[Infowarrior] - A Friend’s Tweet Could Be an Ad
Richard Forno
rforno at infowarrior.org
Sun Nov 22 12:47:59 UTC 2009
A Friend’s Tweet Could Be an Ad
http://www.nytimes.com/2009/11/22/business/22ping.html
By BRAD STONE
Published: November 21, 2009
Tuesday was another typical day for John Chow, blogger and Internet
entrepreneur in Vancouver, British Columbia. Mr. Chow treated his
50,000 Twitter followers to a photograph of his lunch (barbecued
chicken and French fries), discussed the weather in Vancouver and
linked to a new post on his Internet business blog.
Then he earned $200 by telling his fans where they could buy M&M’s
with customized faces, messages and colors.
Mr. Chow is among a growing group of celebrities, bloggers and regular
Internet users who are allowing advertisers to send commercial
messages to their personal contacts on social networks. For the last
month, he has used the services of Ad.ly, a start-up based in Los
Angeles, and Izea, based in Orlando, Fla., to periodically surrender
his Twitter stream to the likes of Charter Communications, the Make a
Wish Foundation and an online seminar about working from home.
In October, Mr. Chow’s income from Twitter ads was around $3,000. “I
get paid for pushing a button,” he said.
It is perhaps the last frontier in advertising — getting regular
people to send a sentence or two of text, on behalf of paying
advertisers, to their friends and admirers. The idea, according to the
entrepreneurs who are developing such services for Twitter and other
Web networks, is that people trust recommendations from those they
know and respect, while they increasingly ignore nearly ever other
kind of ad message in print, on television and online.
Even the Internet giants are warming to the idea of harnessing
informal chats between friends to promote their products and services.
This month, Amazon.com said it would start paying commissions to
individuals who refer buyers to the site via Twitter messages. (People
must first sign up for Amazon Associates, a program in which Amazon
pays Web publishers for referrals to its site.)
But the bigger opportunity may be in matching advertisers with so-
called influencers — the more popular users of services like Twitter.
A number of start-ups, like Ad.ly, Izea and Peer2, a division of
Creative Asylum, a Hollywood ad agency, are pursuing the opportunity
to put persuasive messages into regular dialogue on social networks.

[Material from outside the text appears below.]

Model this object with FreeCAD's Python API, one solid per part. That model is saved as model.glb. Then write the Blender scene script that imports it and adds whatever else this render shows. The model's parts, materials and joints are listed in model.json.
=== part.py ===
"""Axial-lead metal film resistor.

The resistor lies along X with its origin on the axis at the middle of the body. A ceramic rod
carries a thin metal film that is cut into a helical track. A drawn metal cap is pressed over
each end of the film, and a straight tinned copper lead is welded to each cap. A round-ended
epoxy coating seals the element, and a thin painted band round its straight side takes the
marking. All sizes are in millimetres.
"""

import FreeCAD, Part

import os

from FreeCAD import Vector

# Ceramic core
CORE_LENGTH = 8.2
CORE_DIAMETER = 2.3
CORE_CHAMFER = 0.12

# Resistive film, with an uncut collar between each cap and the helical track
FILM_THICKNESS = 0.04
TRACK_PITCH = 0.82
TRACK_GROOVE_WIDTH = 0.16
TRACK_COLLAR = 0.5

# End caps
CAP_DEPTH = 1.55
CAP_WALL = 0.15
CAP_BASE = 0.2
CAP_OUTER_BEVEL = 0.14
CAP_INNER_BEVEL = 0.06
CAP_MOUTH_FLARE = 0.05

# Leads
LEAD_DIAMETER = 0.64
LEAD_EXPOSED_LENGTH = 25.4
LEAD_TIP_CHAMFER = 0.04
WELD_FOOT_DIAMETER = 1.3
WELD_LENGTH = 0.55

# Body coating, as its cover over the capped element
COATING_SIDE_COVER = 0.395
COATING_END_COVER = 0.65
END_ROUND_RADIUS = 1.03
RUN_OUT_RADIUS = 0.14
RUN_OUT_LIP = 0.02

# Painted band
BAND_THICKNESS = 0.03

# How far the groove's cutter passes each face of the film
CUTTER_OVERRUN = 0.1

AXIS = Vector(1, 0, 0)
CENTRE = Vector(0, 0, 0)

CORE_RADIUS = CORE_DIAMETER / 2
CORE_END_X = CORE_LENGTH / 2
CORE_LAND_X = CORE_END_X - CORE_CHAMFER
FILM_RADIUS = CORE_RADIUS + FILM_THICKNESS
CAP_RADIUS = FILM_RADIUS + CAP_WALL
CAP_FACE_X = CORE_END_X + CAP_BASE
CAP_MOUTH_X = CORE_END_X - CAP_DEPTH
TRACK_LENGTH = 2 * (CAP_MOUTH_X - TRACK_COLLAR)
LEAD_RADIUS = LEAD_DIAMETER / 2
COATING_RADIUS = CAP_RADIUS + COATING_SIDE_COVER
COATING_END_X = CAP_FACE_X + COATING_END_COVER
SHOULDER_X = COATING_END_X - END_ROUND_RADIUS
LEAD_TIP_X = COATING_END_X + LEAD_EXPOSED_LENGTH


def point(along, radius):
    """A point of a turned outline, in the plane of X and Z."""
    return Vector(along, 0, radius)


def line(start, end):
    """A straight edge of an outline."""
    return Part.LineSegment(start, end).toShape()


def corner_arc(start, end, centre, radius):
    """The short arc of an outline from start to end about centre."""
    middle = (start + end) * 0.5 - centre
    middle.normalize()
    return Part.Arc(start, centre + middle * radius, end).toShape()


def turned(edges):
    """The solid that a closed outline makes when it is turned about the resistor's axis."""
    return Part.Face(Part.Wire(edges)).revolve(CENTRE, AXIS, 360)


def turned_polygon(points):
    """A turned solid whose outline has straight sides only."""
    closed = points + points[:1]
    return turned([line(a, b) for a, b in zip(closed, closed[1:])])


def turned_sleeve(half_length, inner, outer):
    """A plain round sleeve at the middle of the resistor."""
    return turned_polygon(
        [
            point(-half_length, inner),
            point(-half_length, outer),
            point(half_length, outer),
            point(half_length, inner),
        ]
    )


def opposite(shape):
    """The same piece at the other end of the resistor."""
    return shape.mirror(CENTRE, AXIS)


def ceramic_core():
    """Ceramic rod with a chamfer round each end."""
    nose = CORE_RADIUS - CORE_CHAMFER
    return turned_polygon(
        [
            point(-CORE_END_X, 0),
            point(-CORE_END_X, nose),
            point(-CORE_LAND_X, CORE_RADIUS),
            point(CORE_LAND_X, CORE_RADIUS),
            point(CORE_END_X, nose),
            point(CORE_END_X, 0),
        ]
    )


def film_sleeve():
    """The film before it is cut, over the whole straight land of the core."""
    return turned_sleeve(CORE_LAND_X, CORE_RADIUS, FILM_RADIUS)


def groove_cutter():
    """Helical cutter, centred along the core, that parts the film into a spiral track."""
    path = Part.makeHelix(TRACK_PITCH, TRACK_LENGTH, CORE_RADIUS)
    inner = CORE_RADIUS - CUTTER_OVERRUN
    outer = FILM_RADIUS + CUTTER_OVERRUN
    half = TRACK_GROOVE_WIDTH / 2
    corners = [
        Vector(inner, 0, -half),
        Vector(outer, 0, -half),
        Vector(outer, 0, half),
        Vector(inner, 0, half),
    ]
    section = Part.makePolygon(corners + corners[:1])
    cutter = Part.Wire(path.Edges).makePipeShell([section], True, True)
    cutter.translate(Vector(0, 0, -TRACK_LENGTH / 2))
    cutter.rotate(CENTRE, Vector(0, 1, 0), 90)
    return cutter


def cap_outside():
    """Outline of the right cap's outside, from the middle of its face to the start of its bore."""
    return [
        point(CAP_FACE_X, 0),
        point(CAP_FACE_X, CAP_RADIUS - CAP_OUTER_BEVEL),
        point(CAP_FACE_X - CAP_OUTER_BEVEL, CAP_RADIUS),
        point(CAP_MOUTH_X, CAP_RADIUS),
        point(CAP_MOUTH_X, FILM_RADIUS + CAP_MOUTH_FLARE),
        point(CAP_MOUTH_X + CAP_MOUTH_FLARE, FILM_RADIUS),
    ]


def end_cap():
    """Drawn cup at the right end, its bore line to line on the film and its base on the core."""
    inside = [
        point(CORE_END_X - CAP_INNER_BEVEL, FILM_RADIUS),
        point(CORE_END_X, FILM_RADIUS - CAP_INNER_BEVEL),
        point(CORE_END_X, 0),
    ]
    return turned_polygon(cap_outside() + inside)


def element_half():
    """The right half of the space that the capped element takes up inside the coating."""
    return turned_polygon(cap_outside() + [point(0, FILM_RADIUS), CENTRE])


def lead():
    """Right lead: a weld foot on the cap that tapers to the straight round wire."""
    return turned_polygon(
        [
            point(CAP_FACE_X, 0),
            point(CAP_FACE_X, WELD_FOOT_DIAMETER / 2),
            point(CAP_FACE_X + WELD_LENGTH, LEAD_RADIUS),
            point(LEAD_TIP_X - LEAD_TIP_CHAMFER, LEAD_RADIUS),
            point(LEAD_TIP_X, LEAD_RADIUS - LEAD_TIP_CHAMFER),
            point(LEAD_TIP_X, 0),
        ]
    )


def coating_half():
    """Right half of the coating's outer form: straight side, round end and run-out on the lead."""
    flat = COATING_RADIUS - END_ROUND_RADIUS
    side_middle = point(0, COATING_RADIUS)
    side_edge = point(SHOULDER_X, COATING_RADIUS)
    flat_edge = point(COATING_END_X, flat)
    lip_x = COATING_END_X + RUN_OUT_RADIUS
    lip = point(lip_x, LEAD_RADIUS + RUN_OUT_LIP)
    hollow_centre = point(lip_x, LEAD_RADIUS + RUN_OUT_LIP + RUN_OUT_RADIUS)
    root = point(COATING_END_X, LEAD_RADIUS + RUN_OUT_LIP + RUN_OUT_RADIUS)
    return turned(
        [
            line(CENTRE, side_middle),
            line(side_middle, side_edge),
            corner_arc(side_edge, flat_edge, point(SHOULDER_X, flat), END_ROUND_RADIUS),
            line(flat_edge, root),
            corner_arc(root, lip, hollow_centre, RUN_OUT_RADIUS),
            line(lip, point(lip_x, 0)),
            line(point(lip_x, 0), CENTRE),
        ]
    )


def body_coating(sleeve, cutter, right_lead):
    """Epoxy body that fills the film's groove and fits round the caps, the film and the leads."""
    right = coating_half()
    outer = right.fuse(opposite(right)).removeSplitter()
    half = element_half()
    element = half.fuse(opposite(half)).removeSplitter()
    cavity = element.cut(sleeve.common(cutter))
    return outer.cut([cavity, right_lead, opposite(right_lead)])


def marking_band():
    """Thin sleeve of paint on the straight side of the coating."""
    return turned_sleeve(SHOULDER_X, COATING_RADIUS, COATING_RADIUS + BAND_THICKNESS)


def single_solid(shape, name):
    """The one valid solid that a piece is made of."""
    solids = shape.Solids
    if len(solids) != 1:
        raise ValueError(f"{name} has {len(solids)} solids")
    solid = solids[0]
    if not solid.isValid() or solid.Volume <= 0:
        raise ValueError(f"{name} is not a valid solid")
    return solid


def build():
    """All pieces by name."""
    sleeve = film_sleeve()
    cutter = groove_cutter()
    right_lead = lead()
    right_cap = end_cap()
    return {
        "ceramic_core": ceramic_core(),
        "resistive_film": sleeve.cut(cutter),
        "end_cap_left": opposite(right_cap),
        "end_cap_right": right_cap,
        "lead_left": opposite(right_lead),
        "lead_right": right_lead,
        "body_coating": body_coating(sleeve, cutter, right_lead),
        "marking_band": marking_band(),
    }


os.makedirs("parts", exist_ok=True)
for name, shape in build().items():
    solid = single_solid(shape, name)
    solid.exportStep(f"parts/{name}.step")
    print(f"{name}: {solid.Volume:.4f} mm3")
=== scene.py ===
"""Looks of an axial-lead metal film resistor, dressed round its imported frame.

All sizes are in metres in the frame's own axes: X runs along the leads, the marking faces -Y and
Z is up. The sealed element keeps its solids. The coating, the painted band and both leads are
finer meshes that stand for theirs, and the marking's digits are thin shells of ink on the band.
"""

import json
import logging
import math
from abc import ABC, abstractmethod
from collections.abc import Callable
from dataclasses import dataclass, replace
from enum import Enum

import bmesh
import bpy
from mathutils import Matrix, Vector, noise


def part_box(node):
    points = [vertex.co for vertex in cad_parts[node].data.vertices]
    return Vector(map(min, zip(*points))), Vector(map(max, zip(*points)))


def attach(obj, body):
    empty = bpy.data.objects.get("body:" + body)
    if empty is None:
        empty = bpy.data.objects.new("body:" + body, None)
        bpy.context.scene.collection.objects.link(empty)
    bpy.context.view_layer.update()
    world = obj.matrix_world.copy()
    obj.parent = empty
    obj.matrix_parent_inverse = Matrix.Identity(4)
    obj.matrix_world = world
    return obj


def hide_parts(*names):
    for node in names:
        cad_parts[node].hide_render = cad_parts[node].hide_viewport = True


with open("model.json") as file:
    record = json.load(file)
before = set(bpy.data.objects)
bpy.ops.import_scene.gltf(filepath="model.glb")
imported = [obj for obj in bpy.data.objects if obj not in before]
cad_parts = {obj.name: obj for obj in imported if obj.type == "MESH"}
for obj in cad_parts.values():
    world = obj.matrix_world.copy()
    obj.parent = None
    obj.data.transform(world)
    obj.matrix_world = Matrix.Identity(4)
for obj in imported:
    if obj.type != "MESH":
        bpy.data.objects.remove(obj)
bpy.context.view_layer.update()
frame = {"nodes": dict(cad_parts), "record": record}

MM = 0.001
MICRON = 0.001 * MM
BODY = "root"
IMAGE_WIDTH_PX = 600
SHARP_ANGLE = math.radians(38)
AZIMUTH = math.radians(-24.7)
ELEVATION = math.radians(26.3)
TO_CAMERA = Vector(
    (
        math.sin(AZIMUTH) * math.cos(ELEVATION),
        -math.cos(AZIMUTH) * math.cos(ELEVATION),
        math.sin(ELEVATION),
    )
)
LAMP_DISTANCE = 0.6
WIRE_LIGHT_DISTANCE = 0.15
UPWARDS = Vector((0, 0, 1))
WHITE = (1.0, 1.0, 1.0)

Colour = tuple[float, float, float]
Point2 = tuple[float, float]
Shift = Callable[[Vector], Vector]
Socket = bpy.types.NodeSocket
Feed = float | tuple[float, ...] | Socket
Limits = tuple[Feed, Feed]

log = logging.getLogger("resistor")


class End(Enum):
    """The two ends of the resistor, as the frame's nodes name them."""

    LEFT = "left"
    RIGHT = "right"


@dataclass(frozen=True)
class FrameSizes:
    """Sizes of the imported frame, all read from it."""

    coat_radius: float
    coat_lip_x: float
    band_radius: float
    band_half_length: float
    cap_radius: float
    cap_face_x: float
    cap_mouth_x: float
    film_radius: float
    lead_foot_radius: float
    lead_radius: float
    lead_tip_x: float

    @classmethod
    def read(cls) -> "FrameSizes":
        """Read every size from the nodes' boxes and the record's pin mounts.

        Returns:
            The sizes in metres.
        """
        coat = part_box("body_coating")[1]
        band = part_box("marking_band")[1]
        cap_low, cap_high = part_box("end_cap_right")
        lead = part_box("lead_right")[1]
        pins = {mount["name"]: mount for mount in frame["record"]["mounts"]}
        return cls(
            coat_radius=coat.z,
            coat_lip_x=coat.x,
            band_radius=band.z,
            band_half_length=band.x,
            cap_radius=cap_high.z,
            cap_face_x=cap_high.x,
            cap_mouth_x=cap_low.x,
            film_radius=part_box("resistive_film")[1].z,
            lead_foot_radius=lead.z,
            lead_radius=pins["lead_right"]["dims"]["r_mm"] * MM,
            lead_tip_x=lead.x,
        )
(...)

“We don’t want to create an army of spammers, and we are not trying to
turn Facebook and Twitter into one giant spam network,” said Joey
Caroni, co-founder of Peer2. “All we are trying to do is get consumers
to become marketers for us.”
For the most popular celebrities and bloggers on Twitter, such
advertising can generate a surprisingly sizable payday. Ad.ly and
Izea, which runs a service called Sponsored Tweets, say celebrities
like Kim Kardashian, Dr. Drew and the musician Ernie Halter can earn
up to $10,000 by sending a single message to their hundreds of
thousands of followers. (Sample ad Tweet from Mr. Halter, which
included a link: “sponsored: yo! cheese doodles is giving away sweet
prizes in the “rock the cheese” video contest. Check it!”)

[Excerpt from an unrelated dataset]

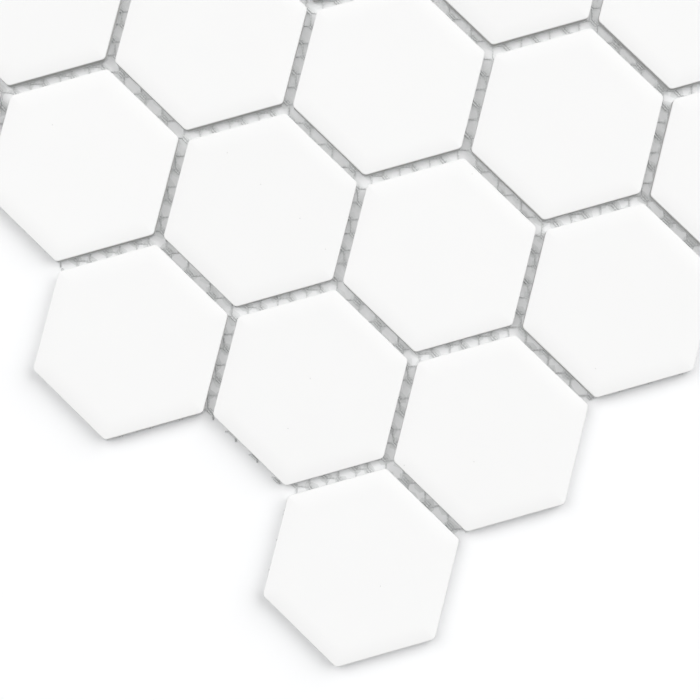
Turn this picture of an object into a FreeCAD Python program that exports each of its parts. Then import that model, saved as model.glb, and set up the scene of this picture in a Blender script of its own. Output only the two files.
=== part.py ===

Izea receives at least 15 percent of the advertiser’s payment to more
popular Twitter users, and up to half for the less distinguished.
Ad.ly takes a 30 percent cut across the board. While both companies
note their celebrity connections and the involvement of big
advertisers like Microsoft and NBC, they really salivate at the
prospect of marrying less notable Internet personalities with the huge
pool of smaller advertisers.
For example, an expert on cycling, with 1,000 Twitter followers, might
agree to send an ad about a new bike helmet — a message that might
well be implicitly trusted by his followers.

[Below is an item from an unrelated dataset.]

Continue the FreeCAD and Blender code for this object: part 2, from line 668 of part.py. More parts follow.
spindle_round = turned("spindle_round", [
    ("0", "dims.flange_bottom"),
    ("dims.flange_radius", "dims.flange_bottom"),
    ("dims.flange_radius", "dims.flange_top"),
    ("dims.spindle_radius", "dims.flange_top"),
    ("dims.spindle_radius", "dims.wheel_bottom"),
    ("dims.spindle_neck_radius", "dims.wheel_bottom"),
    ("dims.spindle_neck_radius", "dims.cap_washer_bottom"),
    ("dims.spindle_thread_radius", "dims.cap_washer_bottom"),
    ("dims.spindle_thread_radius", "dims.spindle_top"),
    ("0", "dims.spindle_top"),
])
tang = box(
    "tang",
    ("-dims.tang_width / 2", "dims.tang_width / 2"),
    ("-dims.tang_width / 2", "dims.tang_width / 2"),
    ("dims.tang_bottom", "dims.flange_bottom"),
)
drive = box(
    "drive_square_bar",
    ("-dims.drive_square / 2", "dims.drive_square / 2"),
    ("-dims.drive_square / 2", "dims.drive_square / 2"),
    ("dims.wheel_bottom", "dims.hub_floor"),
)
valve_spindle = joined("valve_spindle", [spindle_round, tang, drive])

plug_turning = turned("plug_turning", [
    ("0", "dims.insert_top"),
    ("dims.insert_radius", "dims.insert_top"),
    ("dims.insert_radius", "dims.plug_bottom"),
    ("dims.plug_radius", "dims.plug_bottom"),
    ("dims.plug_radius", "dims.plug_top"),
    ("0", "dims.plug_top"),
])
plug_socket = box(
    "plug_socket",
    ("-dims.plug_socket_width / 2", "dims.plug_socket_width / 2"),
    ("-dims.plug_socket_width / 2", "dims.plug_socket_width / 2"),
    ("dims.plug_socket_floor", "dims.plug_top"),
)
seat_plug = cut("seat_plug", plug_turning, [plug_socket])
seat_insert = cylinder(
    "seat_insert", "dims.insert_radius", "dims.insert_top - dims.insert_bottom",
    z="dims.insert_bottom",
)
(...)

One problem is that many Internet users eschew the idea of these ads,
saying they commercialize authentic dialogue and undermine people’s
credibility. “It interferes with your relationship with your friends
and your audience,” said Robert Scoble, a technology blogger with more
than 100,000 followers on Twitter, who says he “unfollows” people on
Twitter who send him ads.
Facebook does not allow members to insert paid ads into status updates
or profiles. “For us, it goes against the authenticity of the page,”
said Brandon McCormick, a Facebook spokesman. Peer2 gets around the
ban by offering users points instead of dollars; points are redeemable
for Amazon products.
Part of the unease with this emerging form of advertising is rooted in
the past. Three years ago, with a service called PayPerPost, Izea paid
bloggers to pitch products to their readers. The endorsements were not
clearly labeled as ads, and the service kicked up a dust storm of
criticism in the blogosphere.
Ted Murphy, the C.E.O. of Izea, now a 30-person business backed by $10
million in venture capital, said the company initially “made a big
mistake” by not setting disclosure standards for publishers and
advertisers. Today, ad networks promote their standards; Izea’s ads on
Twitter are typically demarcated with signifiers like “#ad” or
“#sponsor.”
ONE new company trying to add transparency to the business is
Likes.com of San Francisco, which plans to introduce its ad network in
December. The company encourages bloggers and Twitter users to specify
their tastes in restaurants, movies, books and other products, and
then to publish those recommendations to their blogs and social
network pages.
Advertisers can then see who has favored their products in the past,
and how effective their recommendations have been at getting people to
click on links. Depending on the advertiser, bloggers and Tweeters
will be paid for every ad they send out, or every time someone clicks
on the link.
Every Likes.com ad is clearly labeled as such, and once people click
on a link, they are taken to another page that is also clearly labeled
as a sponsorship. People are limited to posting an ad from Likes.com
once every other day.
“We are trying to limit it, to prevent people from losing their
following,” said Bindu Reddy, a former Google product manager who
started the company with her husband, Arvind Sundararajan, a former
Google engineer. “We know people are queasy about this.”